■ What you should do ■
Write out all of the lines below, exactly and completely.

--------

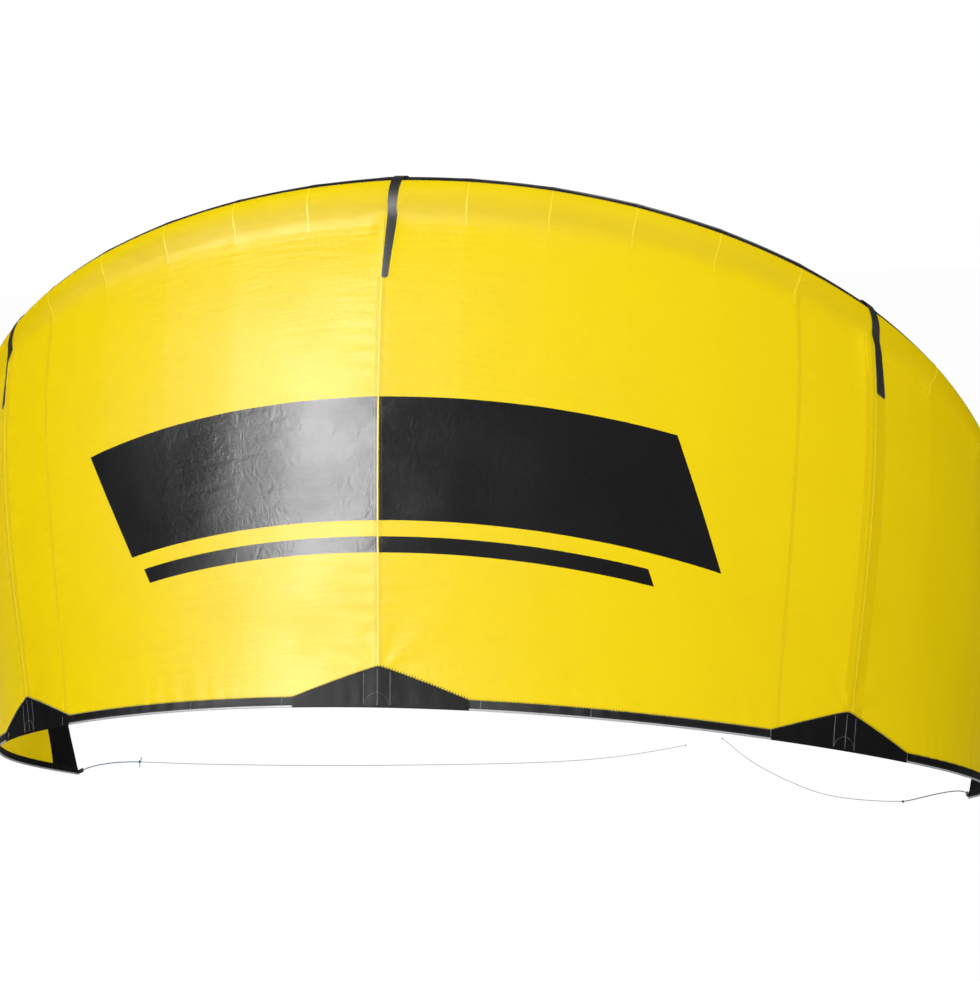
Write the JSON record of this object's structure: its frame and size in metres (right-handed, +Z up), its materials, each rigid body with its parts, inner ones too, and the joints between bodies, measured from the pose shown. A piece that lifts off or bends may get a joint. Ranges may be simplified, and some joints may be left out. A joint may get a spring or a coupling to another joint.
{
  "type": "kitesurfing kite",
  "caption": "Inflatable kitesurfing kite: an arced canopy on a tubular leading edge and struts, with hems, patches, valves, hoses, bridle tabs and rear lines.",
  "frame": {"origin": "on the axis of the leading edge tube at mid span, where the kite is held", "axes": "+X along the span, +Z up from the trailing edge to the leading edge, -Y on the outer side of the arc"},
  "size_m": [4.0408, 4.6043, 3.2215],
  "materials": {
    "canopy_cloth": "glossy coated ripstop",
    "tube_cloth": "satin woven polyester",
    "black_cloth": "satin woven polyester",
    "bladder_film": "clear film",
    "moulded_plastic": "moulded",
    "hose_rubber": "soft hose",
    "webbing": "woven webbing",
    "blue_line": "braided line",
    "grey_line": "braided line"
  },
  "bodies": {
    "kite": {"canopy_left_bay": "canopy_cloth", "canopy_left_tip": "canopy_cloth", "canopy_right_bay": "canopy_cloth", "canopy_right_tip": "canopy_cloth", "dump_valve_base": "moulded_plastic", "hem_left_bay": "black_cloth", "hem_left_tip": "black_cloth", "hem_right_bay": "black_cloth", "hem_right_tip": "black_cloth", "inflation_valve_base": "moulded_plastic", "leading_edge_bladder": "bladder_film", "leading_edge_left_bay": "tube_cloth", "leading_edge_left_tip": "tube_cloth", "leading_edge_right_bay": "tube_cloth", "leading_edge_right_tip": "tube_cloth", "left_hose": "hose_rubber", "left_hose_clip_body": "moulded_plastic", "left_inner_bridle_tab": "webbing", "left_outer_bridle_tab": "webbing", "left_pigtail": "blue_line", "left_rear_line": "blue_line", "left_rear_tab": "webbing", "left_strut_bladder": "bladder_film", "left_strut_casing": "tube_cloth", "left_strut_dart": "black_cloth", "left_strut_elbow": "moulded_plastic", "left_strut_patch": "black_cloth", "left_tip_panel": "black_cloth", "left_tube_elbow": "moulded_plastic", "left_tube_end": "tube_cloth", "middle_hose": "hose_rubber", "middle_hose_clip_body": "moulded_plastic", "middle_strut_bladder": "bladder_film", "middle_strut_casing": "tube_cloth", "middle_strut_dart": "black_cloth", "middle_strut_elbow": "moulded_plastic", "middle_strut_patch": "black_cloth", "middle_tube_elbow": "moulded_plastic", "right_hose": "hose_rubber", "right_hose_clip_body": "moulded_plastic", "right_inner_bridle_tab": "webbing", "right_outer_bridle_tab": "webbing", "right_pigtail": "grey_line", "right_rear_line": "grey_line", "right_rear_tab": "webbing", "right_strut_bladder": "bladder_film", "right_strut_casing": "tube_cloth", "right_strut_dart": "black_cloth", "right_strut_elbow": "moulded_plastic", "right_strut_patch": "black_cloth", "right_tip_panel": "black_cloth", "right_tube_elbow": "moulded_plastic", "right_tube_end": "tube_cloth", "strut_handle": "webbing"},
    "inflation_cap": {"inflation_valve_cap": "moulded_plastic"},
    "inflation_flap": {"inflation_valve_flap": "hose_rubber"},
    "dump_cap": {"dump_valve_cap": "moulded_plastic"},
    "left_clip_lever": {"left_hose_clip_lever": "moulded_plastic"},
    "middle_clip_lever": {"middle_hose_clip_lever": "moulded_plastic"},
    "right_clip_lever": {"right_hose_clip_lever": "moulded_plastic"}
  },
  "joints": [
    {"name": "inflation_cap_hinge", "type": "hinge", "parent": "kite", "child": "inflation_cap", "pos_m": [-0.14648, 0.10141, -0.05981], "axis": [0, 0.4883, 0.8727], "range_deg": [0, 150]},
    {"name": "inflation_flap_hinge", "type": "hinge", "parent": "kite", "child": "inflation_flap", "pos_m": [-0.13746, 0.07669, -0.04598], "axis": [0, -0.4883, -0.8727], "range_deg": [0, 40], "stiffness_Nm_per_rad": 0.01},
    {"name": "dump_cap_hinge", "type": "hinge", "parent": "kite", "child": "dump_cap", "pos_m": [0.82387, 0.17058, -0.17601], "axis": [0, 0.4673, 0.8841], "range_deg": [0, 150]},
    {"name": "left_clip_hinge", "type": "hinge", "parent": "kite", "child": "left_clip_lever", "pos_m": [-1.38578, 0.27023, -0.53109], "axis": [0.4103, -0.8945, 0.1777], "range_deg": [0, 80]},
    {"name": "middle_clip_hinge", "type": "hinge", "parent": "kite", "child": "middle_clip_lever", "pos_m": [0.06835, -0.0346, -0.15864], "axis": [0.9848, -0.1582, -0.0722], "range_deg": [0, 80]},
    {"name": "right_clip_hinge", "type": "hinge", "parent": "kite", "child": "right_clip_lever", "pos_m": [1.38584, 0.27026, -0.53109], "axis": [0.4093, 0.8951, -0.1769], "range_deg": [0, 80]}
  ]
}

--------

■ Expected answer ■
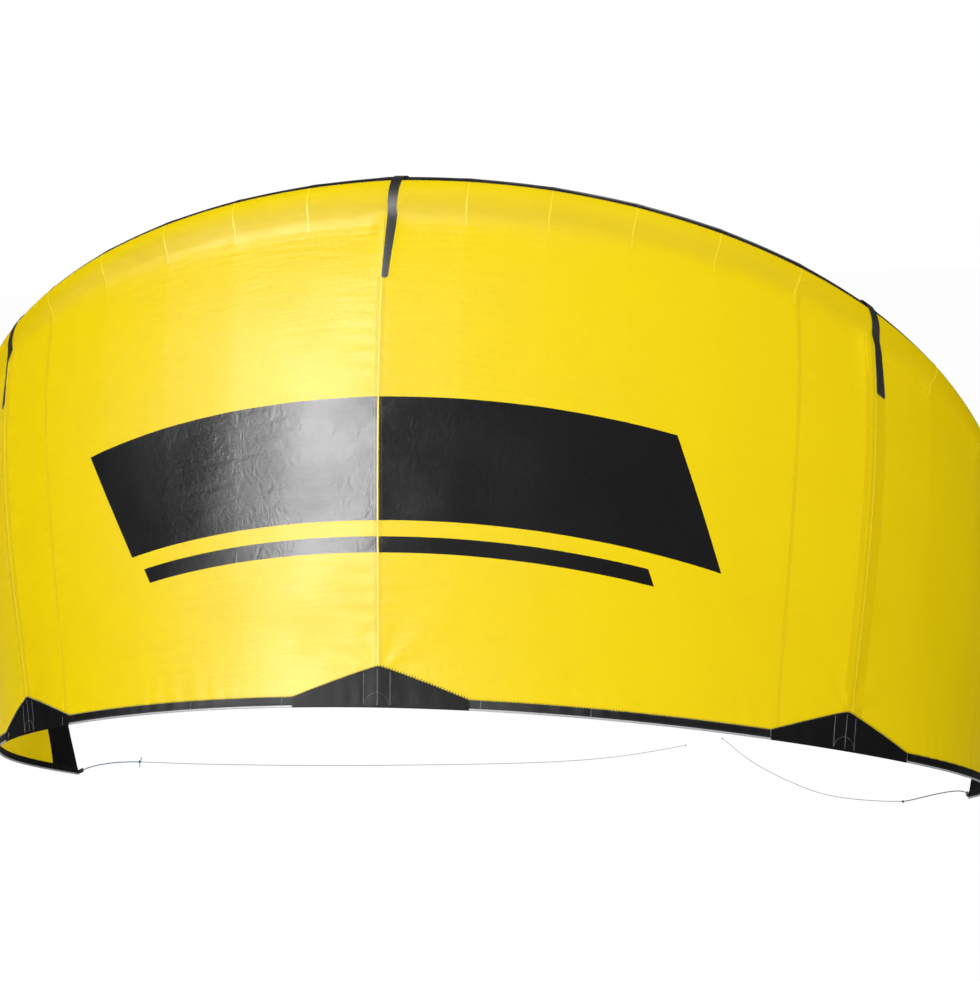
Write the JSON record of this object's structure: its frame and size in metres (right-handed, +Z up), its materials, each rigid body with its parts, inner ones too, and the joints between bodies, measured from the pose shown. A piece that lifts off or bends may get a joint. Ranges may be simplified, and some joints may be left out. A joint may get a spring or a coupling to another joint.
{
  "type": "kitesurfing kite",
  "caption": "Inflatable kitesurfing kite: an arced canopy on a tubular leading edge and struts, with hems, patches, valves, hoses, bridle tabs and rear lines.",
  "frame": {"origin": "on the axis of the leading edge tube at mid span, where the kite is held", "axes": "+X along the span, +Z up from the trailing edge to the leading edge, -Y on the outer side of the arc"},
  "size_m": [4.0408, 4.6043, 3.2215],
  "materials": {
    "canopy_cloth": "glossy coated ripstop",
    "tube_cloth": "satin woven polyester",
    "black_cloth": "satin woven polyester",
    "bladder_film": "clear film",
    "moulded_plastic": "moulded",
    "hose_rubber": "soft hose",
    "webbing": "woven webbing",
    "blue_line": "braided line",
    "grey_line": "braided line"
  },
  "bodies": {
    "kite": {"canopy_left_bay": "canopy_cloth", "canopy_left_tip": "canopy_cloth", "canopy_right_bay": "canopy_cloth", "canopy_right_tip": "canopy_cloth", "dump_valve_base": "moulded_plastic", "hem_left_bay": "black_cloth", "hem_left_tip": "black_cloth", "hem_right_bay": "black_cloth", "hem_right_tip": "black_cloth", "inflation_valve_base": "moulded_plastic", "leading_edge_bladder": "bladder_film", "leading_edge_left_bay": "tube_cloth", "leading_edge_left_tip": "tube_cloth", "leading_edge_right_bay": "tube_cloth", "leading_edge_right_tip": "tube_cloth", "left_hose": "hose_rubber", "left_hose_clip_body": "moulded_plastic", "left_inner_bridle_tab": "webbing", "left_outer_bridle_tab": "webbing", "left_pigtail": "blue_line", "left_rear_line": "blue_line", "left_rear_tab": "webbing", "left_strut_bladder": "bladder_film", "left_strut_casing": "tube_cloth", "left_strut_dart": "black_cloth", "left_strut_elbow": "moulded_plastic", "left_strut_patch": "black_cloth", "left_tip_panel": "black_cloth", "left_tube_elbow": "moulded_plastic", "left_tube_end": "tube_cloth", "middle_hose": "hose_rubber", "middle_hose_clip_body": "moulded_plastic", "middle_strut_bladder": "bladder_film", "middle_strut_casing": "tube_cloth", "middle_strut_dart": "black_cloth", "middle_strut_elbow": "moulded_plastic", "middle_strut_patch": "black_cloth", "middle_tube_elbow": "moulded_plastic", "right_hose": "hose_rubber", "right_hose_clip_body": "moulded_plastic", "right_inner_bridle_tab": "webbing", "right_outer_bridle_tab": "webbing", "right_pigtail": "grey_line", "right_rear_line": "grey_line", "right_rear_tab": "webbing", "right_strut_bladder": "bladder_film", "right_strut_casing": "tube_cloth", "right_strut_dart": "black_cloth", "right_strut_elbow": "moulded_plastic", "right_strut_patch": "black_cloth", "right_tip_panel": "black_cloth", "right_tube_elbow": "moulded_plastic", "right_tube_end": "tube_cloth", "strut_handle": "webbing"},
    "inflation_cap": {"inflation_valve_cap": "moulded_plastic"},
    "inflation_flap": {"inflation_valve_flap": "hose_rubber"},
    "dump_cap": {"dump_valve_cap": "moulded_plastic"},
    "left_clip_lever": {"left_hose_clip_lever": "moulded_plastic"},
    "middle_clip_lever": {"middle_hose_clip_lever": "moulded_plastic"},
    "right_clip_lever": {"right_hose_clip_lever": "moulded_plastic"}
  },
  "joints": [
    {"name": "inflation_cap_hinge", "type": "hinge", "parent": "kite", "child": "inflation_cap", "pos_m": [-0.14648, 0.10141, -0.05981], "axis": [0, 0.4883, 0.8727], "range_deg": [0, 150]},
    {"name": "inflation_flap_hinge", "type": "hinge", "parent": "kite", "child": "inflation_flap", "pos_m": [-0.13746, 0.07669, -0.04598], "axis": [0, -0.4883, -0.8727], "range_deg": [0, 40], "stiffness_Nm_per_rad": 0.01},
    {"name": "dump_cap_hinge", "type": "hinge", "parent": "kite", "child": "dump_cap", "pos_m": [0.82387, 0.17058, -0.17601], "axis": [0, 0.4673, 0.8841], "range_deg": [0, 150]},
    {"name": "left_clip_hinge", "type": "hinge", "parent": "kite", "child": "left_clip_lever", "pos_m": [-1.38578, 0.27023, -0.53109], "axis": [0.4103, -0.8945, 0.1777], "range_deg": [0, 80]},
    {"name": "middle_clip_hinge", "type": "hinge", "parent": "kite", "child": "middle_clip_lever", "pos_m": [0.06835, -0.0346, -0.15864], "axis": [0.9848, -0.1582, -0.0722], "range_deg": [0, 80]},
    {"name": "right_clip_hinge", "type": "hinge", "parent": "kite", "child": "right_clip_lever", "pos_m": [1.38584, 0.27026, -0.53109], "axis": [0.4093, 0.8951, -0.1769], "range_deg": [0, 80]}
  ]
}